Competitive Analysis(Slide 11)
Since ANZ has a sound financial position with increased profitability in the year 2014 as compared to the year 2013 with consistent results in term of solid ROE and ROCE. Although, the efficiency ratio of the bank remained below 50% as compared to the industry. However, ANZ's operating expenses are comparable to the other three national banks of Australia. There has been a revenue growth and PAT by 8% as compared to the other players in the industry
Participation of ANZ in the Financial Markets (Slide 13)

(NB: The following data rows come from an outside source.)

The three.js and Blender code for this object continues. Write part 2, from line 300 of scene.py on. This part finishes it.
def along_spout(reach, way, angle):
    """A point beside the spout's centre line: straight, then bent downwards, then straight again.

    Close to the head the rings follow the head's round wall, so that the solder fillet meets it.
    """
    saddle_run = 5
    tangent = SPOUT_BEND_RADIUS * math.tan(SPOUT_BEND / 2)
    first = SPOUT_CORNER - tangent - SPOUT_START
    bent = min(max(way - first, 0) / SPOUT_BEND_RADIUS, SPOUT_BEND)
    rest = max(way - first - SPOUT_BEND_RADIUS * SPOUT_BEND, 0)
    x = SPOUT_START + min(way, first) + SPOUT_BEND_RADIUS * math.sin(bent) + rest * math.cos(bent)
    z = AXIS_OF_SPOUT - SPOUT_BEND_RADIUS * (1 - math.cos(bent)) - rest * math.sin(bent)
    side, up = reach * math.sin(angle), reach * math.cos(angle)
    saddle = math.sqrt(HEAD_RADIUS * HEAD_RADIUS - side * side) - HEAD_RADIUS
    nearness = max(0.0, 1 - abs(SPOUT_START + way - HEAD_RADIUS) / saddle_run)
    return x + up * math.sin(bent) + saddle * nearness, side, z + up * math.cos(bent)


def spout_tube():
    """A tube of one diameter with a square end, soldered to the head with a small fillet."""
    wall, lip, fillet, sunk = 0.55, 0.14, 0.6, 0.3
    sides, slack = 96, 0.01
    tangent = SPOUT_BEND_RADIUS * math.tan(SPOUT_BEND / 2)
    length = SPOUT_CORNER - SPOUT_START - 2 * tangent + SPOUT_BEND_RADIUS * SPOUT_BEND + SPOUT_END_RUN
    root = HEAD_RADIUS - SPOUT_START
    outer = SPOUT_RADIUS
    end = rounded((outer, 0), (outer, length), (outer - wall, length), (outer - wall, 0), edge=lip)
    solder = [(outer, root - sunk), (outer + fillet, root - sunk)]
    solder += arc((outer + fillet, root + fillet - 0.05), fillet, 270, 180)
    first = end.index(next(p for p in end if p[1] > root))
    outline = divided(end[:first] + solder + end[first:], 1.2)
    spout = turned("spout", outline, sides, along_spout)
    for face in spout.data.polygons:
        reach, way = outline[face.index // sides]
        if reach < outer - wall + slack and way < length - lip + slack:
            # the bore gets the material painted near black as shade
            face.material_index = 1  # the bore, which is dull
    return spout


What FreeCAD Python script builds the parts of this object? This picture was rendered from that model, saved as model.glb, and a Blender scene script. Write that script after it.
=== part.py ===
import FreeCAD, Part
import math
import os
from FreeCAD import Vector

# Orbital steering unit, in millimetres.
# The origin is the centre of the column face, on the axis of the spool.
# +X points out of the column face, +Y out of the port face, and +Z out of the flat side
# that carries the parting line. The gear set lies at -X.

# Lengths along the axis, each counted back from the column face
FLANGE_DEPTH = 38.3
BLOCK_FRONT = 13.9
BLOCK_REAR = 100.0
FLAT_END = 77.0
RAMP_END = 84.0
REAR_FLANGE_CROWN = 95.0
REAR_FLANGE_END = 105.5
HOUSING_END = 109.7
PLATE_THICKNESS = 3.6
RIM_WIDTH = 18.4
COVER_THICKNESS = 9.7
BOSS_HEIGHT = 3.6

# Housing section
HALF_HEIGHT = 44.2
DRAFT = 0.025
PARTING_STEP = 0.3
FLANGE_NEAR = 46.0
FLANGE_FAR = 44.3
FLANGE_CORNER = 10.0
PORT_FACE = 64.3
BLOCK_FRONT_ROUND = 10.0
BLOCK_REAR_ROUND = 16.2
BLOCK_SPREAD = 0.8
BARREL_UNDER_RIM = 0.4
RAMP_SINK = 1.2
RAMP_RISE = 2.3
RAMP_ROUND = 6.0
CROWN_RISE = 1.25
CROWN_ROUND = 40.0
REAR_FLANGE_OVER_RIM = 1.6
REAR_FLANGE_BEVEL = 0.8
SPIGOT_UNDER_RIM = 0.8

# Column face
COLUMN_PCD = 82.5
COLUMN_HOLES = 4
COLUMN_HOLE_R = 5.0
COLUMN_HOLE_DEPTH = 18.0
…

ANZ is listed on the ASX and is involved in share( both equity and preference shares) and bond trading facilities. ANZ Banking group is an active member at following stock exchanges:
Australian Securities Exchange (ASX)
ANZ convertible preference shares, ANZ capital notes, senior debts, subordinate bonds
Channel Islands Stock Exchange
subordinated debts of ANZ
Luxembourg Stock Exchange
Senior and subordinate debts of ANZ Limited and debts and non-cumulative trust securities
ANZ in Derivatives Market (Slide 14)
Derivatives are the hedging instruments for ANZ banking group
The types of derivatives which are transacted by ANZ banking group includes the following:
- Swaps: This refers to the exchange of financial instrument for hedging interest rates, currency rate between two parties.
- Forwards: This is the instrument used in hedging or speculation backed by the underlying contract such as import bill or export.
- Futures: Futures are the exchange traded forward contracts with the benefit of net settlement.
- Options: The contracts involved with the right but not the obligation giving the owner choice to perform or non-perform. (call or put option)
- Contracts and Agreements: Contract or agreements which are liable for performance such as import or export of goods or services.
Trading and transacting position of the institution in the financial derivatives market is an integral part of the sales and trading activities. When these derivative instruments are sold out to customers, ANZ Banking group can control its exposure to the fluctuations of the for-ex and the interest rates in the foreign exchange.
Applicable Regulations (Slide 16)
There are various laws which need to abide by every enterprise in an economy. Regulatory Framework governing the banking group are:
- Government policies
- Carbon pricing policies
- Climatic change policies
- Mitigation policies
- Hedging policies
- Taxation laws
- Compliance with the provisions of FATCA and IGA
Conclusion (Slide 17)
ANZ banking groups are one of the largest national banks in Australia that has its reach nationwide as compared to that of other national banks in Australia. It is the driving factor of the Australian financial system in diversification aspired by the economy since last few years.
References (Slide 18)
Nijskens, R. and Wagner, W., 2011. Credit risk transfer activities and systemic risk: How banks became less risky individually but posed greater risks to the financial system at the same time. Journal of Banking & Finance. 35(6). pp.1391-1398. Viewed on 28th Dec 2016
Haldane, A.G., 2013. Rethinking the financial network. In Fragile stabilität–stabile fragilität (pp. 243-278). Springer Fachmedien Wiesbaden. Viewed on 28th Dec 2016
Huang, X., Zhou, H. and Zhu, H., 2012. Assessing the systemic risk of a heterogeneous portfolio of banks during the recent financial crisis. Journal of Financial Stability. 8(3). pp.193-205. Viewed on 28th Dec 2016
Davis, K., 2011. The Australian financial system in the 2000s: dodging the bullet. The Australian Economy in the 2000s. pp.313-314. Viewed on 28th dec 2016.
Schwartz, C., 2010. The Australian government guarantee scheme. Reserve Bank of Australia Bulletin. pp.19-26. Viewed on 28th dec 2016.